• Information shown
# # # # # # #

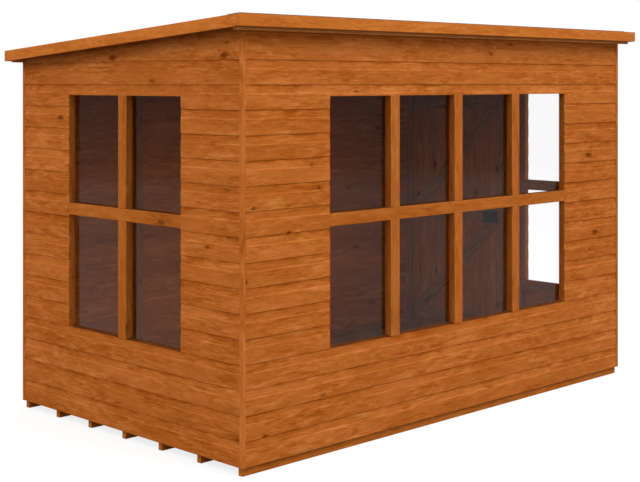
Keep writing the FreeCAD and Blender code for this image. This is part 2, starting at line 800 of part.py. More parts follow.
# Rim lock on the middle ledge, its striking plate on the door post, and the pull handle outside
def lock_and_handle():
    near = f"({DOORWAY_NEAR} + lock_inset)"
    levels = (f"{LOCK_LEVEL} - lock_height / 2", f"{LOCK_LEVEL} + lock_height / 2")
    case = block(
        "lock_case",
        (LEDGE_BACK + " - lock_thick", LEDGE_BACK),
        (near, near + " + lock_width"),
        levels,
    )
    label(case, "door_lock")
    keep_y = (DOORWAY_NEAR, DOORWAY_NEAR + " + keep_thick")
    plate = block("keep_plate", (INSIDE_X, FRAME_X), keep_y, levels)
    slot = block(
        "keep_slot",
        (f"{INSIDE_X} + keep_margin", f"{FRAME_X} - keep_margin"),
        keep_y,
        (f"{LOCK_LEVEL} - keep_margin", f"{LOCK_LEVEL} + keep_margin"),
    )
    label(cut("keep", plate, slot), "door_lock_keep")

    y = f"({DOOR_NEAR} + handle_inset)"
    low = f"({LOCK_LEVEL} + handle_rise)"
    high = f"({low} + handle_height)"
    face = f"({DOOR_FACE} + handle_plate_thick)"
    bar_x = f"({DOOR_FACE} + handle_reach)"
    grip_height = "handle_height - 2 * handle_bend"
    plate = block(
        "handle_plate",
        (DOOR_FACE, face),
        (f"{y} - handle_plate_width / 2", f"{y} + handle_plate_width / 2"),
        (f"{LOCK_LEVEL} - handle_plate_width / 2", f"{high} + handle_plate_width / 2"),
    )
    pieces = [
        plate,
        rod("grip", "handle_radius", grip_height, bar_x, y, f"{low} + handle_bend"),
    ]
    for name, level, centre, first in (
        ("lower", low, f"({low} + handle_bend)", 270),
        ("upper", high, f"({high} - handle_bend)", 0),
    ):
        leg = rod(
            f"{name}_leg", "handle_radius", span(face, f"{bar_x} - handle_bend"), face, y, level
        )
        leg.Placement.Rotation = FreeCAD.Rotation(FreeCAD.Vector(0, 1, 0), 90)
        elbow = doc.addObject("Part::Torus", name + "_elbow")
        bind(elbow, Radius1="handle_bend", Radius2="handle_radius", Angle3="90")
        place(elbow, f"{bar_x} - handle_bend", y, centre)
        # The torus turns about its own Z, which is laid along -Y here, so that its turn runs up
        lay = FreeCAD.Rotation(FreeCAD.Vector(1, 0, 0), 90)
        elbow.Placement.Rotation = lay.multiply(FreeCAD.Rotation(UP, first))
        pieces += [leg, elbow]
    keyhole = rod("keyhole", "keyhole_radius", "handle_plate_thick", DOOR_FACE, y, LOCK_LEVEL)
    keyhole.Placement.Rotation = FreeCAD.Rotation(FreeCAD.Vector(0, 1, 0), 90)
    label(cut("pull", fuse("pull_blank", pieces), keyhole), "door_handle")


floor()
cladding()
corner_strips()
front_frame()
back_frame()
left_frame()
right_frame()
roof()
front_corner = minus(lining_half(FRONT_COLUMNS))
window("front", FRONT_COLUMNS, "pane_width", front_corner, minus(CLAD_Y), 0)
window("left", LEFT_COLUMNS, "pane_width", minus(CLAD_X), lining_half(LEFT_COLUMNS), -90)
window("right", RIGHT_COLUMNS, RIGHT_PANE_WIDTH, CLAD_X, RIGHT_WINDOW_NEAR, 90)
door()
hinges()
lock_and_handle()

doc.recompute()
for item in doc.Objects:
    if "Invalid" in item.State or "Error" in item.State:
        raise RuntimeError(f"{item.Name} failed: {item.State}")
os.makedirs("parts", exist_ok=True)
for item in nodes:
    if item.Shape.isNull() or not item.Shape.isValid():
        raise RuntimeError(f"{item.Label} has no valid shape")
    item.Shape.exportStep(f"parts/{item.Label}.step")
    print(item.Label, len(item.Shape.Solids), round(item.Shape.Volume / 1e6, 3), "litres")
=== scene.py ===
# %% [markdown]
# # Dressing a garden shed
#
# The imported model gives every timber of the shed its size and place. In this lesson Blender gives each of
# them what a camera sees: real boards in place of plain sheets, rounded arrises, wood grain that runs the
# right way, glass, iron and felt. Lengths are in metres. +X is along the front wall, +Y to the back, +Z up.
#
# The frame comes first, because every piece is placed against it.

# %% Load the frame
import math
import random
from functools import partial

import bmesh
import bpy
from mathutils import Matrix, Vector


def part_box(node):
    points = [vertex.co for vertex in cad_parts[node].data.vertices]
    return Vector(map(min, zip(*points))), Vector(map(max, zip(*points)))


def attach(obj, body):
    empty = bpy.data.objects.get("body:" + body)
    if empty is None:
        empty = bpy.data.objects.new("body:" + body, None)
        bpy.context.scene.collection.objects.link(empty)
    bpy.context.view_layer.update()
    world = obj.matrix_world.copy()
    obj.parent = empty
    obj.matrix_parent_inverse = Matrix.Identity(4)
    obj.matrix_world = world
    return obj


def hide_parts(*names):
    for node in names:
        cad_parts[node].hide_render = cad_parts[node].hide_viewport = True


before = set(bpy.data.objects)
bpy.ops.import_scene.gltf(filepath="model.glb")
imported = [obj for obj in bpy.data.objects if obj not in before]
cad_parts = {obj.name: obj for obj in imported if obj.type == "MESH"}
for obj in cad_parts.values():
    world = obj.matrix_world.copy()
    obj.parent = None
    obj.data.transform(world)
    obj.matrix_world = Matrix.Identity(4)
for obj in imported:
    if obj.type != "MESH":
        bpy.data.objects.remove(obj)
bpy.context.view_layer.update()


def new_object(name, data):
    """An object in the scene."""
    made = bpy.data.objects.new(name, data)
    bpy.context.scene.collection.objects.link(made)
    return made


# %% [markdown]
# ## The camera
#
# Upright edges stay upright in the picture, so the camera is level, and the shed is brought down into the
# frame by shifting the lens and not by tilting. The long lens keeps the two walls nearly as wide as they are.

# %% Camera
FRAME_WIDTH = 640
FRAME_HEIGHT = 482
FOCAL_PIXELS = 1313.2
HORIZON_ROW = 82.5
SENSOR = 36.0
STANDS_AT = (-5.3247, -5.2604, 1.7469)
HEADING = -44.61

camera_data = bpy.data.cameras.new("camera")
camera_data.sensor_width = SENSOR
camera_data.lens = SENSOR * FOCAL_PIXELS / FRAME_WIDTH
camera_data.shift_y = (HORIZON_ROW - FRAME_HEIGHT / 2) / FRAME_WIDTH
camera = new_object("camera", camera_data)
camera.location = STANDS_AT
camera.rotation_euler = (math.radians(90), 0, math.radians(HEADING))
bpy.context.scene.camera = camera
bpy.context.scene.view_settings.view_transform = "Standard"
print("lens", round(camera_data.lens, 2), "mm, shift", round(camera_data.shift_y, 4))

# %% [markdown]
# ## Shader trees in a few lines
#
# A material is a tree of nodes. Two helpers keep the trees short: one adds a node and fills its sockets with
# numbers or with wires from other nodes, and one does the same for sums. The rest wrap nodes that come back.


# %% Helpers for shader trees
def feed(tree, socket, value):
    """Wire a socket, or set its number or colour."""
    if isinstance(value, bpy.types.NodeSocket):
        tree.links.new(value, socket)
    else:
        socket.default_value = value


def add(tree, kind, sockets=None, **settings):
    """A new node with its settings made and its sockets fed."""
    made = tree.nodes.new("ShaderNode" + kind)
    for name, value in settings.items():
        setattr(made, name, value)
    for key, value in (sockets or {}).items():
        feed(tree, made.inputs[key], value)
    return made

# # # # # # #

• The problem
Only the lines from the one containing "doc.recompute()" through the one containing "# The frame" are to be retyped, both boundary lines included, with no other material.

• Exercise answer
doc.recompute()
for item in doc.Objects:
    if "Invalid" in item.State or "Error" in item.State:
        raise RuntimeError(f"{item.Name} failed: {item.State}")
os.makedirs("parts", exist_ok=True)
for item in nodes:
    if item.Shape.isNull() or not item.Shape.isValid():
        raise RuntimeError(f"{item.Label} has no valid shape")
    item.Shape.exportStep(f"parts/{item.Label}.step")
    print(item.Label, len(item.Shape.Solids), round(item.Shape.Volume / 1e6, 3), "litres")
=== scene.py ===
# %% [markdown]
# # Dressing a garden shed
#
# The imported model gives every timber of the shed its size and place. In this lesson Blender gives each of
# them what a camera sees: real boards in place of plain sheets, rounded arrises, wood grain that runs the
# right way, glass, iron and felt. Lengths are in metres. +X is along the front wall, +Y to the back, +Z up.
#
# The frame comes first, because every piece is placed against it.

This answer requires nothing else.